* _Requirements_: The records below are made of lines; count those holding the word "This" and give the number only.

* _Task material_:

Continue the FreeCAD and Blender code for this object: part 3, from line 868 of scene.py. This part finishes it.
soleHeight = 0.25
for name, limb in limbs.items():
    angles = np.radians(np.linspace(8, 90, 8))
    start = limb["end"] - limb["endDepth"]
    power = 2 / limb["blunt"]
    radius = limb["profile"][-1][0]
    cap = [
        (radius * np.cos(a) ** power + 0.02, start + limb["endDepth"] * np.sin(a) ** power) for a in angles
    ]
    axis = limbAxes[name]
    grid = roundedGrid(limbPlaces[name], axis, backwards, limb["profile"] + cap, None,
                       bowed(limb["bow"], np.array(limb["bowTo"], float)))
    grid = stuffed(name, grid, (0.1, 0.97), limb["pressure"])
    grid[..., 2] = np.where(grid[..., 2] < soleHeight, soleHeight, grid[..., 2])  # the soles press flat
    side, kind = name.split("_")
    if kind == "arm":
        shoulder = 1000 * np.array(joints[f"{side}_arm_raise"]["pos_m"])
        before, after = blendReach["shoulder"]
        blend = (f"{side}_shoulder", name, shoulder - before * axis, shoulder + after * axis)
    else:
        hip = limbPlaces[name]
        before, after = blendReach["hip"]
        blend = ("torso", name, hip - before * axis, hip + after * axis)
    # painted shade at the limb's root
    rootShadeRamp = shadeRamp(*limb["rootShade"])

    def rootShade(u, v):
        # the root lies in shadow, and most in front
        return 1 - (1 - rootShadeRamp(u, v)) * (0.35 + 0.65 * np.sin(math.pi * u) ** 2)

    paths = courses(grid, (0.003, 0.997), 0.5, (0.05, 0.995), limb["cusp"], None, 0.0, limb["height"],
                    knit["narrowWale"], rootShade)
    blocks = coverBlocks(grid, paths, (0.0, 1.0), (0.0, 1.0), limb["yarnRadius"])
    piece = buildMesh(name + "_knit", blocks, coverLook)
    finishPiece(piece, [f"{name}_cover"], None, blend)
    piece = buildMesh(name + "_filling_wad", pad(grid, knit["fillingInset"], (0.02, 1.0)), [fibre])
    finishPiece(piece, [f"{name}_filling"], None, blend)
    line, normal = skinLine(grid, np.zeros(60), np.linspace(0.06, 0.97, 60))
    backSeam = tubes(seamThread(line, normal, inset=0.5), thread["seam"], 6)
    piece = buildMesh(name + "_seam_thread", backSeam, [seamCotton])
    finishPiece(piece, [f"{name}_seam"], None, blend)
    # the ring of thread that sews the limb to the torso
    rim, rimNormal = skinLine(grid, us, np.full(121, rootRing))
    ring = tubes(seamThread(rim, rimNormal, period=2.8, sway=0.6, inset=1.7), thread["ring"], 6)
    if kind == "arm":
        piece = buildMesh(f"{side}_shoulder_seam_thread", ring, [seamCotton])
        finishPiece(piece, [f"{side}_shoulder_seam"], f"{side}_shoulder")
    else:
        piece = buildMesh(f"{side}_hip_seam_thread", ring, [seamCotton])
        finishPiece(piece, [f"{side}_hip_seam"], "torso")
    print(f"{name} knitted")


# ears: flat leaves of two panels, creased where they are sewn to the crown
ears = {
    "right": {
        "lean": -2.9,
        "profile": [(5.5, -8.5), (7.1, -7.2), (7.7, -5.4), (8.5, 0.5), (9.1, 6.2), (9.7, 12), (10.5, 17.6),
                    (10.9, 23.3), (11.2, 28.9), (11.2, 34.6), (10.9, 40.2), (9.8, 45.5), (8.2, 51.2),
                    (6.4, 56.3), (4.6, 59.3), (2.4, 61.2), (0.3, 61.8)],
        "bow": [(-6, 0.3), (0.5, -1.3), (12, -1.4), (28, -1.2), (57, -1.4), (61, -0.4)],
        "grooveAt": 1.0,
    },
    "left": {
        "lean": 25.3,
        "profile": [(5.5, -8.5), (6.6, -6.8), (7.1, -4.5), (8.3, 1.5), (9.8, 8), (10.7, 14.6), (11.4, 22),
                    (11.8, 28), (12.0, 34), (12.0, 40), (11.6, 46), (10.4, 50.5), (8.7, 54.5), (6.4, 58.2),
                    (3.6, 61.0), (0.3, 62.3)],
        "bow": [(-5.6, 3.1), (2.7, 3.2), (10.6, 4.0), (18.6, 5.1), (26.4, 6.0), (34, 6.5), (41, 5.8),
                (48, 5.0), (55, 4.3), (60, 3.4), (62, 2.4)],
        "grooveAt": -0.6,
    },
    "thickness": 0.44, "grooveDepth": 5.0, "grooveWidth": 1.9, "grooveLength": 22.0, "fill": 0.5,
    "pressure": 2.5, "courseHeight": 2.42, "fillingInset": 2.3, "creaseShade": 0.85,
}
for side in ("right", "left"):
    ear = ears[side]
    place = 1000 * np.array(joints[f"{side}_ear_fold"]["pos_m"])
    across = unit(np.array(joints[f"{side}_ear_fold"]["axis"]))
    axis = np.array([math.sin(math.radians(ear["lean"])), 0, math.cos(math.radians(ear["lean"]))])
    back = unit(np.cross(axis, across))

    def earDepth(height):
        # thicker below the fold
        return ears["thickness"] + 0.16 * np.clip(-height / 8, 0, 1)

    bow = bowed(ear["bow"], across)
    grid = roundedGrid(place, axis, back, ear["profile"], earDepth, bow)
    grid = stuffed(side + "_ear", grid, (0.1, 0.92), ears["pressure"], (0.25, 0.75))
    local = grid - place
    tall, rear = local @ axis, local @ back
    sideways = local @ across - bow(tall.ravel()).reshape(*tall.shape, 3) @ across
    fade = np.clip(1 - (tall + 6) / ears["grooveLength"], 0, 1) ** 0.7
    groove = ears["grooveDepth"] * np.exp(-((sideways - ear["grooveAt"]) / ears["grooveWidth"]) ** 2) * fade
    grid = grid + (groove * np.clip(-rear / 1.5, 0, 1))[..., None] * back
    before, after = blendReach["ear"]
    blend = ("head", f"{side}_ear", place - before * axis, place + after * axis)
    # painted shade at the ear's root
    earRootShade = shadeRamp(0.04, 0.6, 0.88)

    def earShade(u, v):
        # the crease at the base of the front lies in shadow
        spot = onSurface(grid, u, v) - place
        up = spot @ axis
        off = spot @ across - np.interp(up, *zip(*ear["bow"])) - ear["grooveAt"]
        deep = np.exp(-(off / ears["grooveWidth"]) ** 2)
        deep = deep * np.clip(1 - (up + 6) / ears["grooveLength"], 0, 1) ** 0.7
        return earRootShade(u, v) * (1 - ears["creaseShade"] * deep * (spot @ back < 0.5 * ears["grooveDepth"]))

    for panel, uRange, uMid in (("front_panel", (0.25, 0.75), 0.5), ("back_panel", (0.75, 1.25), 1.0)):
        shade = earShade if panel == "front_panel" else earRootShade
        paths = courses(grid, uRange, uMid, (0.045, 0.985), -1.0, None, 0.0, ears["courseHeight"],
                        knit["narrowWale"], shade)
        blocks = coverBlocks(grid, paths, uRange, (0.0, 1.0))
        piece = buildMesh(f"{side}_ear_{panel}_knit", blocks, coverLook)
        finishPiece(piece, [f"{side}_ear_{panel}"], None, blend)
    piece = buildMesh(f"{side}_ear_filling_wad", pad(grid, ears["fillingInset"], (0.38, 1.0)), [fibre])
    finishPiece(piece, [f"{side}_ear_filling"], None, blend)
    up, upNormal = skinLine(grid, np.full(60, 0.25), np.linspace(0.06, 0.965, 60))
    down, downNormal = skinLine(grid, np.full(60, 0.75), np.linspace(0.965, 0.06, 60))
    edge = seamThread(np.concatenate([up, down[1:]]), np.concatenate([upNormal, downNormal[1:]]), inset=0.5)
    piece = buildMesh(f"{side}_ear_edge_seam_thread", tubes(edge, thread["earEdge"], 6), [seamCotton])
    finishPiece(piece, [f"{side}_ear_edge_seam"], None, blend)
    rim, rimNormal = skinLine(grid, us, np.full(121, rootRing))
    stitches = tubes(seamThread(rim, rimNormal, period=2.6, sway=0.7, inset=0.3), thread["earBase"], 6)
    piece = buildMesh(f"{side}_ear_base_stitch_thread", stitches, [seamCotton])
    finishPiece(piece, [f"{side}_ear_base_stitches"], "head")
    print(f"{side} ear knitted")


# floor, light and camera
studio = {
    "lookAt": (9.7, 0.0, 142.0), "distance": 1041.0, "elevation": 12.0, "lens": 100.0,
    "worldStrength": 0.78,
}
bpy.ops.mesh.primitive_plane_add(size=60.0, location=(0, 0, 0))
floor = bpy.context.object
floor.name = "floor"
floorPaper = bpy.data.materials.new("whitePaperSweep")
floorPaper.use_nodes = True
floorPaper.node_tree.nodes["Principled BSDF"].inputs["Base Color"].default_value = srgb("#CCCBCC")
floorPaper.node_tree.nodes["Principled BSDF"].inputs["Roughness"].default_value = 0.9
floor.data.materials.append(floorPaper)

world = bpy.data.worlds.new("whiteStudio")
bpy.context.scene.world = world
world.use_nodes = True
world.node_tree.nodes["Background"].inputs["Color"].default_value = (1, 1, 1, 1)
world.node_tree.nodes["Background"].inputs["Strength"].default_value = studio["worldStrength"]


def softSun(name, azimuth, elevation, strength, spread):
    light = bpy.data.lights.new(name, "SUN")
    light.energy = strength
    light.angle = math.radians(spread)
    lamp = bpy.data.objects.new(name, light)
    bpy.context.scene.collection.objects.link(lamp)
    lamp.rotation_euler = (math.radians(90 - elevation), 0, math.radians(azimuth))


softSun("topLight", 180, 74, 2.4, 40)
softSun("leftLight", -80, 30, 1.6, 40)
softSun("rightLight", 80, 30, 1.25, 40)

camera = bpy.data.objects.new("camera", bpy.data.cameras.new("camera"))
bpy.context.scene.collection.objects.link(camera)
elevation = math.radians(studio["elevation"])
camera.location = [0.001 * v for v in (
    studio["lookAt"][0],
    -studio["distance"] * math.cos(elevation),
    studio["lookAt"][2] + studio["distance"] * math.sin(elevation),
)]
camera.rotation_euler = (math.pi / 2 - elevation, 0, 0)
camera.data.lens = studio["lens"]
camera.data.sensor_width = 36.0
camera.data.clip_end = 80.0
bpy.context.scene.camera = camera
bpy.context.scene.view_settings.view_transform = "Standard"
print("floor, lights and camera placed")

* * *

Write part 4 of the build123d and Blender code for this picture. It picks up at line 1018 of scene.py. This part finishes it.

* _The response_: 2